Esta problemática oportunamente abordada por Bandeira Ferreira, viria mais tarde, anos 70, a ser aprofundada pelos resultados de escavações de Luis Raposo e eu próprio, nas margens do Guadiana (Xerez de Baixo), numa zona hoje submersa pela Barragem do Alqueva. A recolha de materiais tipicamente "languedocenses" em níveis neolíticos, esteve na origem de vários trabalhos que viríamos a publicar nas revistas "Setúbal Arqueológica" e "O Arqueólogo português". Hoje, embora o assunto possa naturalmente continuar a justificar alguma atenção, sobretudo após os trabalhos sistemáticos realizados nas margens do Guadiana, no âmbito do Alqueva, já ninguém se referirá ao "Languedocese" como uma entidade de base cronológico-cultural.

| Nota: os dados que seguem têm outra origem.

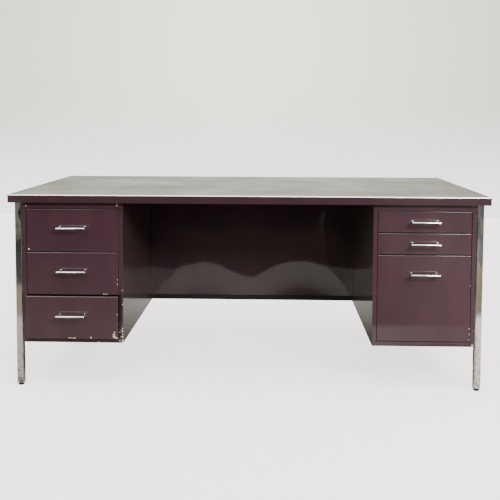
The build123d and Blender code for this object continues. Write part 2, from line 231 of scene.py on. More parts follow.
class DeskStageSettings(bpy.types.PropertyGroup):
    """Camera and light of the studio."""

    lens: bpy.props.FloatProperty(
        name="Lens", description="Focal length of the camera",
        subtype="DISTANCE_CAMERA", default=54.68)
    camera_place: bpy.props.FloatVectorProperty(
        name="Camera place", description="Where the camera stands",
        subtype="TRANSLATION", default=(0.08898, -3.28378, 1.0441))
    camera_turn: bpy.props.FloatVectorProperty(
        name="Camera turn", description="Yaw to the left, pitch down and roll of the camera",
        subtype="EULER", default=(math.radians(1.601), math.radians(3.654), math.radians(0.212)))
    camera_shift: bpy.props.FloatProperty(
        name="Camera shift", description="Vertical shift of the lens, as a share of the picture",
        subtype="FACTOR", default=-0.16986)
    ambient: bpy.props.FloatProperty(
        name="Ambient", description="Strength of the surround as a light", default=0.15)
    backdrop_glow: bpy.props.FloatProperty(
        name="Backdrop glow", description="Strength of the lit backdrop", default=2.5)
    overhead: bpy.props.FloatProperty(
        name="Overhead", description="Strength of the wide soft light above", default=5.7)
    overhead_from: bpy.props.FloatVectorProperty(
        name="Overhead from", description="Direction that the overhead light comes from",
        subtype="XYZ", default=(0.1, -0.22, 1.0))
    overhead_angle: bpy.props.FloatProperty(
        name="Overhead angle", description="How wide the overhead light looks from the desk",
        subtype="ANGLE", unit="ROTATION", default=math.radians(62))
    key: bpy.props.FloatProperty(
        name="Key", description="Power of the soft light at the right front",
        subtype="POWER", unit="POWER", default=140.0)
    key_place: bpy.props.FloatVectorProperty(
        name="Key place", description="Where the soft light at the right front hangs",
        subtype="TRANSLATION", default=(2.0, -3.2, 2.3))
    floor_glow: bpy.props.FloatProperty(
        name="Floor glow", description="Light from below that softens the shadow", default=2.35)
    fill: bpy.props.FloatProperty(
        name="Fill", description="Power of the soft light at the left front",
        subtype="POWER", unit="POWER", default=32.0)
    fill_place: bpy.props.FloatVectorProperty(
        name="Fill place", description="Where the soft light at the left front hangs",
        subtype="TRANSLATION", default=(-1.9, -3.2, 2.3))
    light_size: bpy.props.FloatVectorProperty(
        name="Light size", description="Width and height of each soft light at the front",
        size=2, subtype="XYZ", default=(1.2, 0.9))
    paper: bpy.props.FloatVectorProperty(
        name="Paper", description="Pale floor", subtype="COLOR", default=linear("#F1E6EA"))
    surround: bpy.props.FloatVectorProperty(
        name="Surround", description="Pale surround above the floor",
        subtype="COLOR", default=linear("#E6E5D6"))


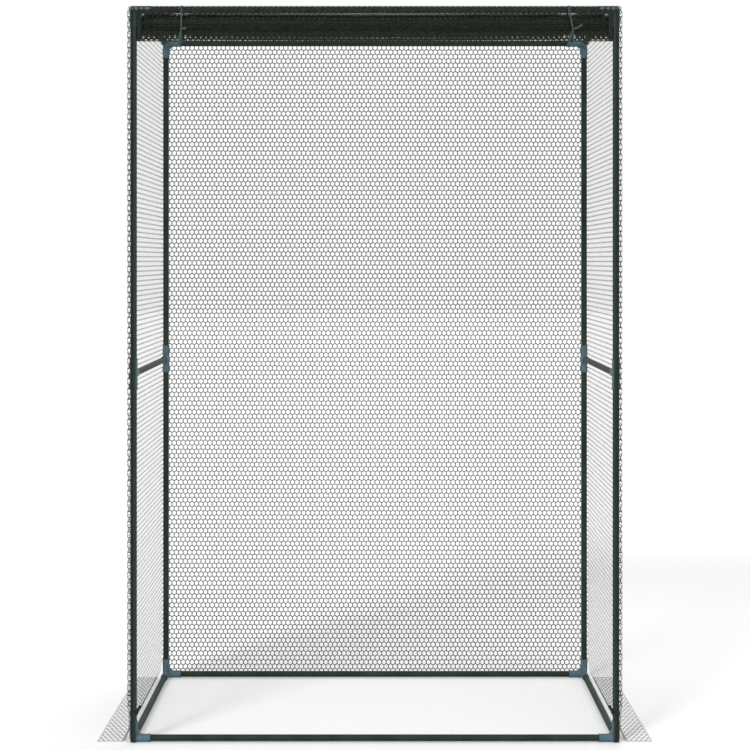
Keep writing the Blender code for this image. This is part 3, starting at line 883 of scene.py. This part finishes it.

Estas indústrias sobre seixos agora normalmente apelidadas de "macrolíticas", na falta de melhor expressão, e parecem corresponder essencialmente a um padrão de exploração tecnológica expedita da abundante matéria prima (seixos rolados) existentes em zonas de antigos terraços fluviais ou marítimos. Parecendo surgir no final do Paleolítico (Epipaleolítico), há cerca de 10 000 anos, esta técnica de trabalho da pedra, perduraria no tempo. Leite de Vasconcelos ainda observou pescadores que nas praias portuguesas, fabricavam "pesos para as suas redes", lascando seixos rolados...
Apesar da sua importância, porém, a Ponta do Cabedelo (tanto quanto eu saiba) nunca foi objecto de escavações e desconheço mesmo a sua actual situação, embora a localização em plena arriba fóssil da Caparica, possa favorecer a sua salvaguarda. No entanto, o Centro de Arqueologia de Almada viria a realizar uma intervenção de emergência no final dos anos 70, junto ao Miradouro dos Capuchos, julgo que motivada por obras de arranjo dos acessos. Ainda que, muito provavelmente ambos os sítios estejam correlacionados, a Carta Arqueológica do Distrito de Setúbal e a base de dados "ENDOVÉLICO" identificam este último como uma nova estação, o "Miradouro dos Capuchos". Também aqui, a par dos abundantes materiais líticos "de técnica languedocense" foi recolhida cerâmica "Campaniforme" (final do Calcolítico), confirmando a justeza das precoces reflexões de Bandeira Ferreira.